Les portes du stade s'ouvrent enfin et le public s'installe. Sur l'écran géant défilent des images de la gloire passée de l'OM. Quand Basile Boli apparaît sur l'écran, la tribune s'enflamme. Les équipes sont entrées sur le terrain, le coup d'envoi est donné. «J'ai misé 2-1 pour l'OM, annonce Laurent, noyé dans la fumée orange des fumigènes. Et je ne me trompe jamais.» Si Laurent le dit…

David et Goliath

Quelques minutes plus tard, derrière le Vieux-Port, on serre un peu les dents: l'Atletico vient de marquer son premier but, rien n'est encore grave. Assis à la terrasse d'un café, un œil sur l'écran, l'autre sur sa bière, Sam veut encore y croire, alors que sonne la mi-temps. «C'est une évidence d'y croire jusqu'au bout, soutient le jeune ingénieur, un brin lyrique. David a battu Goliath. Là, c'est que le mental. Et puis gagner ou perdre… L'important, ce n'est pas d'être en haut de la montagne, c'est le chemin parcouru… C'est quel poète qui dit ça?»

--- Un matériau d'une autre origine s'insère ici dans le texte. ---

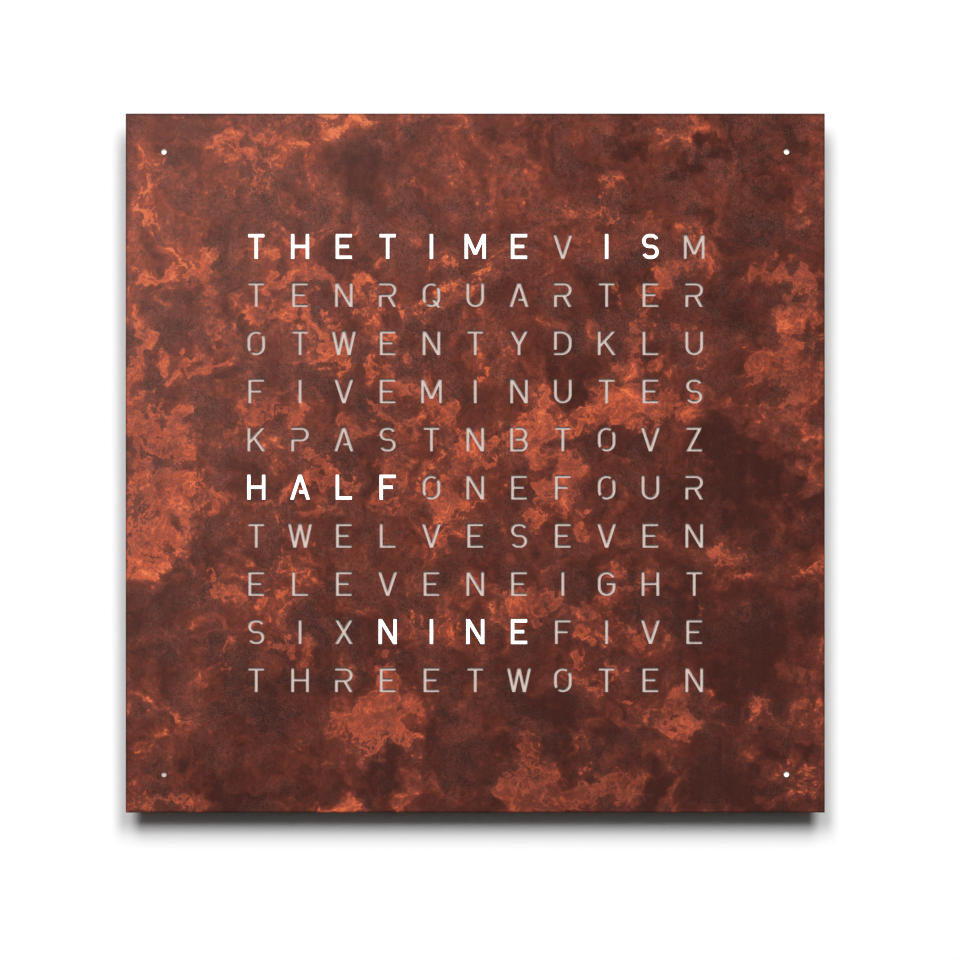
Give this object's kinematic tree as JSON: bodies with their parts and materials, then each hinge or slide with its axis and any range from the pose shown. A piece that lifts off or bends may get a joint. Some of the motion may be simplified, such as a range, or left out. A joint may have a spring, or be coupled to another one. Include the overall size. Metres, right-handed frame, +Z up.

Deuxième mi-temps. Dans le quartier de Notre-Dame-du-Mont, un bar a installé une bâche géante qui prend toute la façade d'un immeuble. La foule a les yeux cloués sur l'écran installé dans la rue. Pourtant, Jean-Patrick et sa femme Carole, postés tout au fond, ont raté le deuxième but. «C'est la stupéfaction totale, j'ai rien vu, hallucine-t-il. Mais c'est jamais fini, c'est l'essence du foot! La semaine dernière, contre Salzbourg, j'avais les larmes aux yeux tout le match et j'ai fini bourré sur un rond-point!»

Dans un café voisin, on essaie de se faire une place devant le petit écran. On tente aussi de relancer l'ambiance avec quelques chants, mais les visages sont graves. Le troisième but enterre tout le monde. Certains se lèvent pour rentrer chez eux. Au coup de sifflet final, un garçon sanglote et balbutie au téléphone. «Suis dégoûté… Suis dégoûté…» Sa copine lui caresse la tête, mais rien n'y fait. Inconsolable. Un bar au loin envoie La Lambada, histoire de combler le silence des supporteurs. Les plus philosophes recommandent une bière, d'autres s'engouffrent dans le métro, fumigènes au poing, direction le Vieux-Port, où tout se termine toujours les soirs de match.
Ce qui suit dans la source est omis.